Gibbsite pseudomorphs after feldspar (Plate 1A) and goethite pseudomorphs after ferromagnesian minerals are common constituents. These
appear to be most abundant in young laterites whereas concretionary or
pisolitic nodular forms of the same minerals are more conspicuous in
older varieties (Alexander et al., 1956). Gibbstite and boehmite are
found commonly as fillings in cracks and pores, both in the matrix and
in nodules. Pores and cracks may also be lined with oriented kaolin
having varying degrees of iron impregnation, or even with oriented
goethite (Plate 1D). In hard laterite crusts, hematite may be found as
pore linings, as bands, or as discrete masses (Plate 1D). In varieties
derived from quartzose material, quartz grains are generally distributed
randomly through the matrix (Plate 1C) and earthy nodular bodies.
S. SIVARAJASINGHAM ET AL.
Quartz, apparently derived from outside sources, may also be present in
laterite over nonquartzose rock (Alexander et aZ., 1956).
111. The Environment of Laterite
Laterite is widely distributed in Africa, Australia, Southeast Asia, and
South America; Prescott and Pendleton (1952) have given a comprehensive review of its geographical distribution. The observed distribution
of laterite relative to present environment, however, is not necessarily a
criterion of conditions under which laterite forms (Hallsworth and
Costin, 1953, p. 25; Pendleton, 1936, p. 107).
Pendleton (1941) considered that an effective rainfall capable of
supporting a forest is necessary and that laterite probably never develops
in a climate that would support a savannah-type climax vegetation.
Maignien (1958, p. 15) concluded that the Sudano-Guinea climate of
80 or more inches of rain per year with 2 to 4 months relatively dry is
optimum for mobilization, accumulation, and induration of iron in
laterite. Humbert ( 1948, pp. 281-282) concluded that continuously wet
conditions do not favor laterite formation. The occurrence of a period of
drought, which is observed in many areas where laterite occurs, was
though to be a requisite by Maclaren (1906). This was disputed by
Scrivenor ( 1909), however, who declared that laterite occurs in Malacca,
where there is no such alternation of seasons. Campbell (1917) and
Humhert (1948, p. 282) considered that a regular alternation of wet
and dry seasons is not necessary if there are periods of wetness and
dryness, even though irregularly distributed. Mohr and van Baren (1954,
pp. 69-71) have suggested, on the basis of effective rainfall and evapotranspiration, that a monthly rainfall not exceeding 60 mm. would constitute an adequately “dry” season to provide no excess of rain over
evapotranspiration in tropical regions. Simpson ( 1912) thought that
laterite was forming under the semiarid conditions of western Australia.

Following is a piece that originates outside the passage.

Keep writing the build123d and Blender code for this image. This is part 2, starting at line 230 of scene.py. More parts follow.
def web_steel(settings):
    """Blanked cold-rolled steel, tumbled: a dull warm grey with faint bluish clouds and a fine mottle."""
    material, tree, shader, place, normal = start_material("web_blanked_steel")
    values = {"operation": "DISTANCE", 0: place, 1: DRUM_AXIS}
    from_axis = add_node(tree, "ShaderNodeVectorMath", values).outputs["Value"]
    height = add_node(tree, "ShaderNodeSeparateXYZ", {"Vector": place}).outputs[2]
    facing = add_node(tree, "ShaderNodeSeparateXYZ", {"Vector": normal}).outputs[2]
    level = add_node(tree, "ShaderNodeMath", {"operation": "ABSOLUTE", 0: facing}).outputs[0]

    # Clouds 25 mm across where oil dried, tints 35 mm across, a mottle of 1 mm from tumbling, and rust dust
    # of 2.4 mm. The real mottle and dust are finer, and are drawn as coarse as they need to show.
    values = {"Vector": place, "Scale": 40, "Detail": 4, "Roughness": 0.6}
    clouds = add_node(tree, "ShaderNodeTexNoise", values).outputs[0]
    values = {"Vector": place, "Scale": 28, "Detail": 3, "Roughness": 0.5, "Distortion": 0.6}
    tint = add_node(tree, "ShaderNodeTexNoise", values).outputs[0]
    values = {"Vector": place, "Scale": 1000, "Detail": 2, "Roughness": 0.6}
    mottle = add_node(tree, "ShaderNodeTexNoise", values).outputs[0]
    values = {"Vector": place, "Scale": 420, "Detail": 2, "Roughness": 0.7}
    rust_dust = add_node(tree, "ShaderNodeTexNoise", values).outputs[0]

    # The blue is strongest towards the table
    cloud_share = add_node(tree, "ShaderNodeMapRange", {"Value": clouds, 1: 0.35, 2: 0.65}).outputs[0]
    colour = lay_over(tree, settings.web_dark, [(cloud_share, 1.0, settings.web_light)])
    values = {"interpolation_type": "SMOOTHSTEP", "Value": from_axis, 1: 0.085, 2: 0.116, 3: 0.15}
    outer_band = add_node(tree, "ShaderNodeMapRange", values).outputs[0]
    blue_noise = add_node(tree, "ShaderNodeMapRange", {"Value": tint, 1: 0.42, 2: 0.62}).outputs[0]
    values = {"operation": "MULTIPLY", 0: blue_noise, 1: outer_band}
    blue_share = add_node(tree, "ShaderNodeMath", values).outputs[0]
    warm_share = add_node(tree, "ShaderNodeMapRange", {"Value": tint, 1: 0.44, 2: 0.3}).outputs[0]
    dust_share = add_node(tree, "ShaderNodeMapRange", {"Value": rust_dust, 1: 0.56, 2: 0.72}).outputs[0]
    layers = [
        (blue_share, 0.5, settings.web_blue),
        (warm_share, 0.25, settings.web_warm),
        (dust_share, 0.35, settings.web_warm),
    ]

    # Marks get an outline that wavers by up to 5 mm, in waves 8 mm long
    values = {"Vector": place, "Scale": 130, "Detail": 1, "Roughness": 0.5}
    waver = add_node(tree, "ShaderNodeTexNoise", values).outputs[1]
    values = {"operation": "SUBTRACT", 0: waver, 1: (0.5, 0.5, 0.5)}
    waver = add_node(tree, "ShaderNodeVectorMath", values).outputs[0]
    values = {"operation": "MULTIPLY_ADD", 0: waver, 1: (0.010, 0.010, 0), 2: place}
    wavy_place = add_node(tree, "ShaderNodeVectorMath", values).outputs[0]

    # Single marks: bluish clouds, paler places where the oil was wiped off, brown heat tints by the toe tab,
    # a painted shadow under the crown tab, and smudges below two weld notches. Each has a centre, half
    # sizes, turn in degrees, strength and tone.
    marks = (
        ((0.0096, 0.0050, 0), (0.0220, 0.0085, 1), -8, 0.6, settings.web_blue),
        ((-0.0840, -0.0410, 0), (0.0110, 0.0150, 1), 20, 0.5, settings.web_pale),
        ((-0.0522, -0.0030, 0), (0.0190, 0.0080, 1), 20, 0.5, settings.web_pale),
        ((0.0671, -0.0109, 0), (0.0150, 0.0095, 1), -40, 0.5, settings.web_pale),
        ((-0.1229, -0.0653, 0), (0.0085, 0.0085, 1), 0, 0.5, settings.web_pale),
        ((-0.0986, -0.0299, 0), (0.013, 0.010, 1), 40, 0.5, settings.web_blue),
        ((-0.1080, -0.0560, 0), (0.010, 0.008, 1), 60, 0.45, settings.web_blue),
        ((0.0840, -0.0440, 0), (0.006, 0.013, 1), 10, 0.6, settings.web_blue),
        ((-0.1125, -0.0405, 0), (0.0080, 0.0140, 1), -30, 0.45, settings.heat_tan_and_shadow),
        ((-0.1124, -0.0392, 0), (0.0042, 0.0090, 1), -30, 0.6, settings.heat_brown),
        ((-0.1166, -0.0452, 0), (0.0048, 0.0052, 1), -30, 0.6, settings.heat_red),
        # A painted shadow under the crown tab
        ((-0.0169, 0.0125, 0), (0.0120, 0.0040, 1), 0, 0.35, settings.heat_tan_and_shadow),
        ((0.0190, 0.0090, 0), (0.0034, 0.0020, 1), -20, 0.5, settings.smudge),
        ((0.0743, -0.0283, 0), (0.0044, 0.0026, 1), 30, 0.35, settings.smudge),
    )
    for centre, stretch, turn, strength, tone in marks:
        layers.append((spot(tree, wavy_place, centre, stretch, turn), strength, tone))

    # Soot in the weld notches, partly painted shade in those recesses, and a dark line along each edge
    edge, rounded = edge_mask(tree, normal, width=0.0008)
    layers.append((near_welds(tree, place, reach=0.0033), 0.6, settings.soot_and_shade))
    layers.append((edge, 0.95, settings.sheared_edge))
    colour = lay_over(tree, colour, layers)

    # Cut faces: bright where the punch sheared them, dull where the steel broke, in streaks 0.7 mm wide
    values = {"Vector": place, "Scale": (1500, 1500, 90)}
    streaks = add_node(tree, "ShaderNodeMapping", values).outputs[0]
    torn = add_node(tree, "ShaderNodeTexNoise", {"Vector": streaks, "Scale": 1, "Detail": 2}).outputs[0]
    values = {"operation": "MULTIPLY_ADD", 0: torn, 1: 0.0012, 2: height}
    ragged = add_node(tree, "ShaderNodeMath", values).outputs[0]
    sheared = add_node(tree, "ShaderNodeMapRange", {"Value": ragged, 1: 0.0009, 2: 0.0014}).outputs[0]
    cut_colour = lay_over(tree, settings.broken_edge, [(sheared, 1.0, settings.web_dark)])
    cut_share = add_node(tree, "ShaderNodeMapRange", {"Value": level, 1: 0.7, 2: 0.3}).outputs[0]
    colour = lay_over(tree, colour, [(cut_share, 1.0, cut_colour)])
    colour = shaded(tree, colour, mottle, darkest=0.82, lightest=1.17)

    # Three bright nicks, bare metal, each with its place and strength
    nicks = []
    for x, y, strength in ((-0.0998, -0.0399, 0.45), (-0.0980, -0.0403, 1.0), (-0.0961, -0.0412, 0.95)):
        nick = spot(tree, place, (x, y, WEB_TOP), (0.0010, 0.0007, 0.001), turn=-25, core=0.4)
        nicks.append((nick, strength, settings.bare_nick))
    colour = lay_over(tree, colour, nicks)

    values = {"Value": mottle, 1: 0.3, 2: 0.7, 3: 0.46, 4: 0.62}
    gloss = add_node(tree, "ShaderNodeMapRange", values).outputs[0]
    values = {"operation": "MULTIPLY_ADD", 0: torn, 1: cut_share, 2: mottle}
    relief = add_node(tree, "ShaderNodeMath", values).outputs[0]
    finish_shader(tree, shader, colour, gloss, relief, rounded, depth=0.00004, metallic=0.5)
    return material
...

It appears clear that some minimum amount of water is necessary for
weathering, the removal of bases and combined silica, and segregation
of iron so evident in the resultant material. It also appears reasonable
that periods of drying should favor the crystallization of goethite or
similar minerals, which appear to be associated with hardening. Observations by the authors suggest that approximately equal wet and dry
seasons favor crust formation and that some degree of alternating wet
and dry season is probably essential for this process. It is not clear whether
the material may or may not be conditioned for this final segregation
and crystallization in permanently wet conditions. To some degree,
conflicting views may be the result of two confounding factors: (1) the
occurrence of laterite under climates that are unlike those under which
the laterite formed, and ( 2 ) differential effectiveness of climatic wetness
or dryness in combination with differences of topography, parent material, and time.

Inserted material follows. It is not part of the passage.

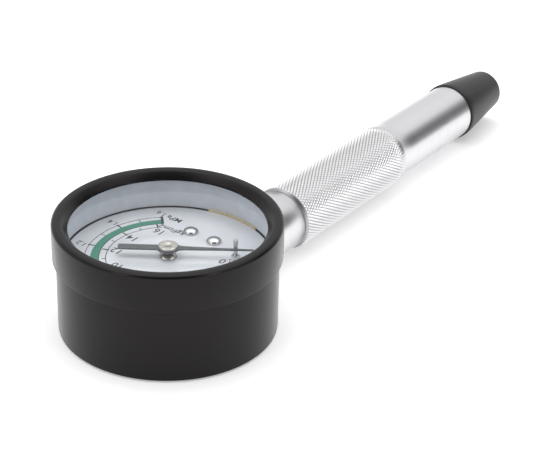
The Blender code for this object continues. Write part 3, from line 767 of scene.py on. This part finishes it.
def neck():
    """Turned neck whose near end is shaped to the round case."""
    s0 = 29.6
    s1 = -NECK_LOW.y
    face = GRIP_START - 0.25
    stem_r = 5.8
    stem_end = 46.0
    spigot_r = 6.5
    bore = 1.5
    outline = [(stem_r, s0), (NECK_R, s0), (NECK_R, 40.0), (NECK_R, face - 0.25)]
    outline += [(NECK_R - 0.25, face + 0.2), (spigot_r, face + 0.25), (spigot_r, s1), (bore, s1)]
    outline += [(bore, stem_end), (stem_r, stem_end)]

    def saddle(r, s, a):
        x, y, z = along_handle(r, s, a)
        if s < s0 + 0.4:
            y = -math.sqrt(max(0.0, (CASE_R + 0.03) ** 2 - x * x))
        return (x, y, z)

    add_piece("neck_sleeve", *turned(outline, 112, saddle), "turned_aluminium", "housing", ["neck_adapter"])


def grip():
    """Knurled sleeve: rows of flat-topped diamonds between two families of V grooves, then a plain taper."""
    columns = 118
    rows = 58
    depth = KNURL_DEPTH
    top = 0.48
    fading_rows = 4.0
    first = GRIP_START + 0.65
    step = (GRIP_END - 0.35 - first) / rows
    end_r = BARREL_START_R + 0.02
    points = []
    faces = []

    def vertex(sink, row, column):
        a = 2.0 * math.pi * column / columns
        full = min(1.0, (rows - row) / fading_rows)
        radius = end_r + (KNURL_R - end_r - sink) * full
        points.append(along_handle(radius, first + row * step, a))
        return len(points) - 1

    corners = {}
    for row in range(rows + 1):
        for column in range(columns):
            if (row + column) % 2 == 0:
                corners[row, column] = vertex(depth, row, column)
    near_ring = [None] * columns
    far_ring = [None] * columns
    near_r = NECK_R + 0.05
    for column in range(0, columns, 2):
        near_ring[column] = len(points)
        points.append(along_handle(near_r, GRIP_START, 2.0 * math.pi * column / columns))
    odd = (rows % 2)
    for column in range(odd, columns, 2):
        far_ring[column] = len(points)
        points.append(along_handle(end_r, GRIP_END - 0.08, 2.0 * math.pi * column / columns))

    def corner(row, column):
        return corners[row, column % columns]

    for row in range(rows + 1):
        for column in range(columns):
            if (row + column) % 2 == 0:
                continue
            left = corner(row, column - 1)
            right = corner(row, column + 1)
            tops = {
                "left": vertex(0.0, row, column - top),
                "right": vertex(0.0, row, column + top),
            }
            if row > 0:
                tops["up"] = vertex(0.0, row - top, column)
                up = corner(row - 1, column)
                faces.append((left, up, tops["up"], tops["left"]))
                faces.append((up, right, tops["right"], tops["up"]))
            if row < rows:
                tops["down"] = vertex(0.0, row + top, column)
                down = corner(row + 1, column)
                faces.append((right, down, tops["down"], tops["right"]))
                faces.append((down, left, tops["left"], tops["down"]))
            faces.append(tuple(tops[k] for k in ("left", "up", "right", "down") if k in tops))
            if row == 0:
                faces.append((left, tops["left"], tops["right"], right,
                              near_ring[(column + 1) % columns], near_ring[(column - 1) % columns]))
            if row == rows:
                faces.append((right, tops["right"], tops["left"], left,
                              far_ring[(column - 1) % columns], far_ring[(column + 1) % columns]))
    near = [i for i in near_ring if i is not None]
    far = [i for i in far_ring if i is not None]
    count = len(near)

    def ring(radius, s, offset=0):
        start = len(points)
        for i in range(count):
            a = 2.0 * math.pi * (2 * i + offset) / columns
            points.append(along_handle(radius, s, a))
        return list(range(start, start + count))

    def bridge(a, b):
        for i in range(count):
            j = (i + 1) % count
            faces.append((a[i], a[j], b[j], b[i]))

    inner_r = 6.8
    chain = [far, ring(BARREL_START_R, GRIP_END, odd), ring(inner_r, GRIP_END, odd)]
    chain += [ring(inner_r, GRIP_START + 0.1), ring(near_r - 0.1, GRIP_START), near]
    for a, b in zip(chain, chain[1:]):
        bridge(a, b)
    add_piece("grip_sleeve", points, faces, "knurled_aluminium", "housing", ["knurled_grip"], sharp=22.0)


def barrel():
    """Smooth barrel that narrows a little just after the knurl."""
    s0 = GRIP_END + 0.03
    s1 = -BARREL_LOW.y
    spigot_r = 6.5
    spigot_start = s0 - 10.0
    passage = 3.0
    bore = 6.0
    bore_start = s1 - 17.9
    taper = 5.3
    outline = [(passage, spigot_start), (spigot_r, spigot_start), (spigot_r, s0)]
    for i in range(9):
        t = i / 8
        outline.append((NECK_R + (BARREL_START_R - NECK_R) * (1.0 - t) ** 1.6, s0 + taper * t))
    outline += [(NECK_R, s1 - 0.2), (NECK_R - 0.2, s1), (bore, s1), (bore, bore_start), (passage, bore_start)]
    handle_piece("barrel_sleeve", outline, 112, "turned_aluminium", ["barrel_tube"])


def cone():
    """Moulded rubber cone: rolled lip, short parallel band, long taper and a rounded end."""
    s0 = -CONE_HIGH.y - 0.2
    s1 = -CONE_LOW.y
    bore = 5.2
    mouth = 3.0
    band_r = 8.9
    end_r = 6.4
    rounding = 0.9
    seat_s = 152.9  # the holder inside ends here
    outline = [(bore, s0)]
    outline += arc(0.35, -90.0, -5.0, 4, (CONE_R - 0.36, s0 + 0.4))
    outline += [(CONE_R, s0 + 0.9), (CONE_R - 0.02, s0 + 1.4), (CONE_R - 0.09, s0 + 2.2), (band_r, s0 + 3.3)]
    outline += arc(rounding, 6.0, 90.0, 8, (end_r - rounding, s1 - rounding))
    outline += [(mouth + 0.3, s1), (mouth, s1 - 0.3), (mouth, seat_s + 0.6), (bore, seat_s)]
    handle_piece("cone_tip", outline, 96, "black_rubber", ["cone_nozzle"])


# ---------------------------------------------------------------- pieces left without a body


def bourdon():
    """The flattened tube in two pieces: one fixed at the socket, and the free half towards the moving end,
    left without a body.
    """
    radius = 20.0
    half_r = 1.2
    half_z = 4.5
    spans = (("tube_fixed_half", 248.0, 90.0), ("tube_free_half", 90.0, -30.0))
    for name, start, end in spans:
        steps = 40
        sections = []
        for i in range(steps + 1):
            angle = start + (end - start) * i / steps
            section = []
            for side in (1.0, -1.0):
                for k in range(9):
                    a = math.pi * k / 8
                    radial = half_r * math.cos(a) * side
                    height = side * (half_z - half_r + half_r * math.sin(a))
                    section.append((*polar(radius + radial, angle), AXIS_Z + height))
            sections.append(section)
        fixed = name == "tube_fixed_half"
        body = "housing" if fixed else None
        piece = add_piece(name, *loft(sections), "bronze", body, ["bourdon_tube"])
        if not fixed:
            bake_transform(piece)


def valve_coil():
    """The valve's spring, a coiled wire left without a body."""
    wire_r = 0.18
    low, high = box_mm("valve_spring")
    coil_r = high.x - wire_r
    s0 = -high.y + wire_r
    s1 = -low.y - wire_r
    turns = 5
    steps = 20 * turns
    sections = []
    for i in range(steps + 1):
        t = i / steps
        wire = arc(wire_r, 0.0, 315.0, 7, (coil_r, s0 + (s1 - s0) * t))
        sections.append([along_handle(r, s, 2.0 * math.pi * turns * t) for r, s in wire])
    piece = add_piece("valve_coil", *loft(sections), "steel", None, ["valve_spring"])
    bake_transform(piece)


camera()
studio()
floor()
finish_cad_nodes()
case_and_bezel()
window_and_spacer()
dial()
pointer()
neck()
grip()
barrel()
cone()
bourdon()
valve_coil()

Laterite is found where temperatures are warm or are believed to
have been warm at the time of formation. This does not preclude the
possibility, however, that time, not temperature, is the controlling
factor. If the principal effect of high temperature is to accelerate rates of
reactions, the time interval necessary for laterite formation in temperate
regions may exceed the period of time that appropriate landscapes have
been stable. Similarly, observations of Oldham ( 1893), Joachim and Kandiah (1935), and Prescott and Pendleton (1952) that laterite has not
formed under the cool temperatures of highlands in the tropics may be
due less to cool temperature than to landscape instability. Nevertheless,
field observation generally agree with the hypothesis that warm temperatures favor the formation of laterite.
B . VEGETATION
A forest vegetation was considered necessary for laterite formation by
Glinka (1927, pp. 33-34). More detailed observations have shown that,
while laterite occurs in regions with a rain-forest vegetation, welldeveloped laterite is most commonly found under a low forest and that
hard surficial laterite is a very common feature of the open savannah
adjacent to the forest. Maignien (1958, p. 16) concluded that laterite is
most extensive and strongly expressed at the boundary of forest and
savannah. DHoore (1954,1957, p. 55) found iron mobilized to a greater
degree and to greater depth under tropical grasses than under forest.

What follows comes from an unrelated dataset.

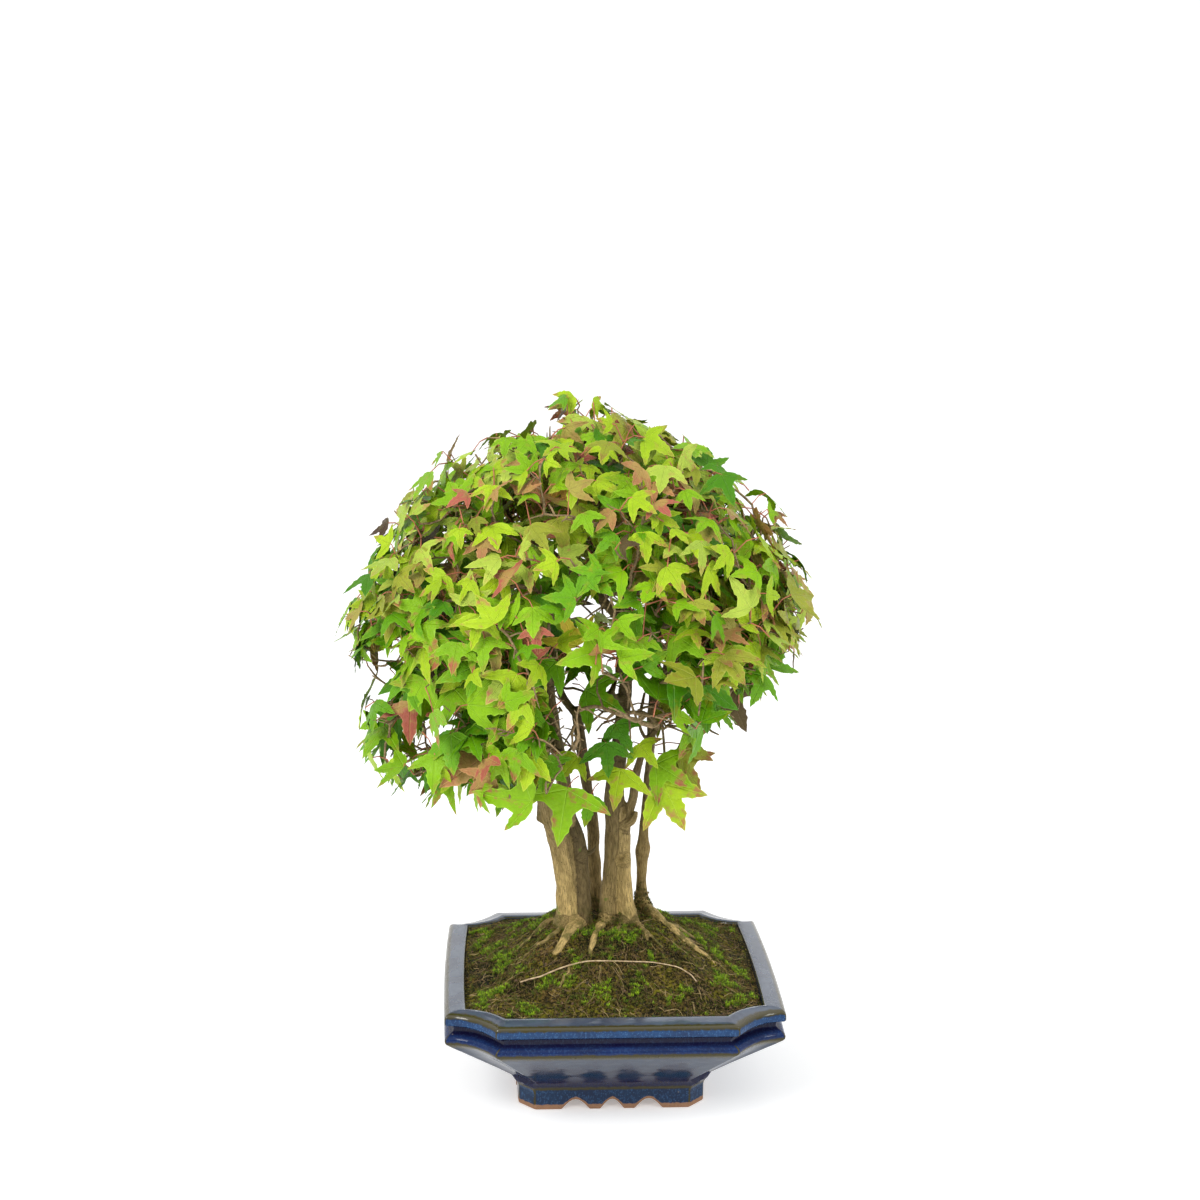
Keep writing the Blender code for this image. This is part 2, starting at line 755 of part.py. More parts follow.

Buchanan’s type of soft laterite is found in Ceylon in the forested areas
of the southwestern lowland.
Humbert (1948) suggested that laterite forms in a climate that has a
wet and a dry season, and his descriptions and illustrations indicate that
the laterite he observed was in an open savannah that was gradually
replacing forest, a common condition where a dry season is prominent.
The change from soft laterite to the hard form within a few years after
man has cleared the forests has been reported by Alexander and Cady
( 1962) in French Guinea and other parts of West Africa. Blackie’s (1949)
description of soils of Fiji and Aubert’s (1950) description of Dahomey
also confirm the hardening of laterite following a change from forest to
savannah caused by man’s activities. It would appear from the literature
that laterite is most extensive in areas of savannah but that laterite forms
under forest though its hardening is favored by lack of forest cover.